After leaving Belgian super-team Quick-Step a year early, Colombian sprinter Fernando Gaviria has quickly assimilated to the UAE team.

SAN JUAN, Argentina (VN) — Fernando Gaviria feels at home now in UAE Team Emirates after a complicated transfer from Quick-Step this winter.

In his new colors, Gaviria already sprinted to two stage wins in Argentina’s Vuelta a San Juan this week.

“It wasn’t an easy transfer for sure, Quick-Step is a good team,” said Gaviria, who made a deal to leave the team one year early.

“We found a deal. Everyone was happy. Quick-Step remains a very good, a strong team. I loved the UAE project, to become the center of the project for the next years as it grows.”

Gaviria joined Quick-Step, this year from Deceuninck-Quick Step. He joined the Belgian super-team after a break-out performance in the 2015 Tour de San Luis, the precursor to Vuelta a San Juan. He beat Mark Cavendish in two sprints, winning stages 1 and 3.

With Quick-Step, he went to the Giro d’Italia in 2017 and won four stages. At the 2018 Tour de France, he won two stages and wore the yellow jersey.

The team boss Patrick Lefevere, however, had to cut some costs and made a deal to let Gaviria transfer to UAE. This year, Lefevere is banking on sprinters Elia Viviani and up-and-comer Alvaro Hodeg.

“It’s not easy to change teams after three years in Quick-Step. But we trained well in December in Colombia, I felt better and better, more relaxed. It’s hard, new guys in the team, but after the first day and the first win, everything gels,” explained Gaviria.

“This year, I’m more relaxed, easier with the media. I can enjoy things easier. Some years, before, it was difficult. I had a really big change. No one was asking anything about me and then right away, questions all the time. It’s easier now.”

Gaviria is riding off the wheels of Simone Consonni and Roberto Ferrari this week in Argentina’s western province of San Juan. Later in the year, he might have the service of Alexander Kristoff. The Norwegian’s palmares includes three stage wins in the Tour de France, Milano-Sanremo, and the Tour of Flanders. He won the final stage of the 2018 Tour on the Champs-Elysees, but in general, he has not been sprinting to as many wins in recent years.

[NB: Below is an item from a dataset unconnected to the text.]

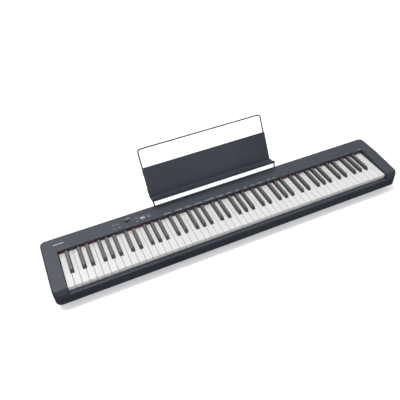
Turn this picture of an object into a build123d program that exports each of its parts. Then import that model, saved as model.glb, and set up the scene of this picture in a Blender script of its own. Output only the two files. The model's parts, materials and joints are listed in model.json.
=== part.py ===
from build123d import *
import math
import os

# Slim 88-key stage piano with a plug-in wire music rest.
# Millimetres. While the pieces are drawn, X = 0 is the middle of the keyboard, Y = 0 the front
# edge of the white keys and Z = 0 their top. Export moves all of it onto the floor.

# ---- keyboard ----
PITCH = 23.5                 # white key spacing
WHITES = 52
KEY_GAP = 1.0
HEAD_LEN = 50.5              # full-width front part of a white key
KEY_TOP_WALL = 2.5
KEY_WALL = 1.8
HEAD_SKIRT = 19.0            # depth of the front part below the top
TAIL_SKIRT = 14.0
KEY_ROUND = 0.8
BLACK_BASE = 11.0
BLACK_TOP = 9.7
BLACK_RISE = 11.0            # black key height above the white tops
BLACK_FRONT = 51.5
BLACK_SLOPE = 7.5            # how far the front face leans back
BLACK_BACK = 145.0
BLACK_ROUND = 1.2
BLACK_SKIRT = 20.0
BLACK_SKIRT_END = 75.0
BLACK_CLEAR = 1.0            # side gap between a black key and the whites
WHITE_DIP = 2.9              # degrees
BLACK_DIP = 3.5              # degrees
BLACK_OFFSET = {             # middle of each black key from the left edge of C
    "C_sharp": 0.9 * PITCH,
    "D_sharp": 2.1 * PITCH,
    "F_sharp": 3.855 * PITCH,
    "G_sharp": 5.0 * PITCH,
    "A_sharp": 6.145 * PITCH,
}
WHITE_NAMES = ["C", "D", "E", "F", "G", "A", "B"]
MIDDLE_OCTAVE = 4            # this octave's keys are single nodes

# ---- pivots ----
ROD_R = 1.5
ROD_CLEAR = 0.05             # moving hub on a rod
ROD_SEAT = 0.02              # rod in a chassis rib
KEY_PIVOT_Y = 200.0
KEY_PIVOT_Z = -8.0
HUB_W = 9.0
HUB_FRONT = 188.0
HUB_BACK = 205.0
HAMMER_Y = 112.0
HAMMER_Z = -38.0
HAMMER_HUB_R = 5.0
HAMMER_ARM = 24.0            # short arm, from rod to key foot
HAMMER_TIP = 29.0
HAMMER_TAIL = 76.0
HAMMER_DROOP = 20.5          # degrees below level at rest
HAMMER_BAR = 3.5             # half height of the bar
HAMMER_HEAD = 6.0            # half height of the weighted end
HAMMER_HEAD_START = 50.0
FOOT_BOTTOM = -30.5
FOOT_GAP = 0.5
FOOT_LEN = 3.0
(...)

“I don’t know, in some races I go with the climbers. You can’t take the complete team for the train, maybe we will have Kristoff, Fabio Aru, Daniel Martin in the Tour de France. It’s different,” continued Gaviria.

“Kristoff’s role? If he wants to sprint, we are going to go for the best rider. If I don’t have good legs, I’ll ride for him. And the other way around for me. We are not children, but we are professionals.”

Gaviria’s goal is to be ready for the classics, from Milano-Sanremo to Paris-Roubaix. If all goes to plan, he will debut in the cobbled classics this season. Last year, a broken finger caused him to miss the big classics.

“For sure Sanremo, it’s the first classic, I’ll try to win. I don’t ride in Sanremo just [for fun], I train to win from now until that day, training to have my best condition for the day,” Gaviria said.

“Last year Vincenzo Nibali won, but it’s normally for the sprinters. Normally it arrives in a sprint. You never know, if I can follow, I will [go with an attack]. If I can’t, I try to just follow the group and wait for the sprint.

“We will see what will happen. I will say I will go for a win, but you don’t know. In Sanremo, I went well in my first try, I survived 300 kilometers and with 300 meters to go, I crashed. It’s like that.”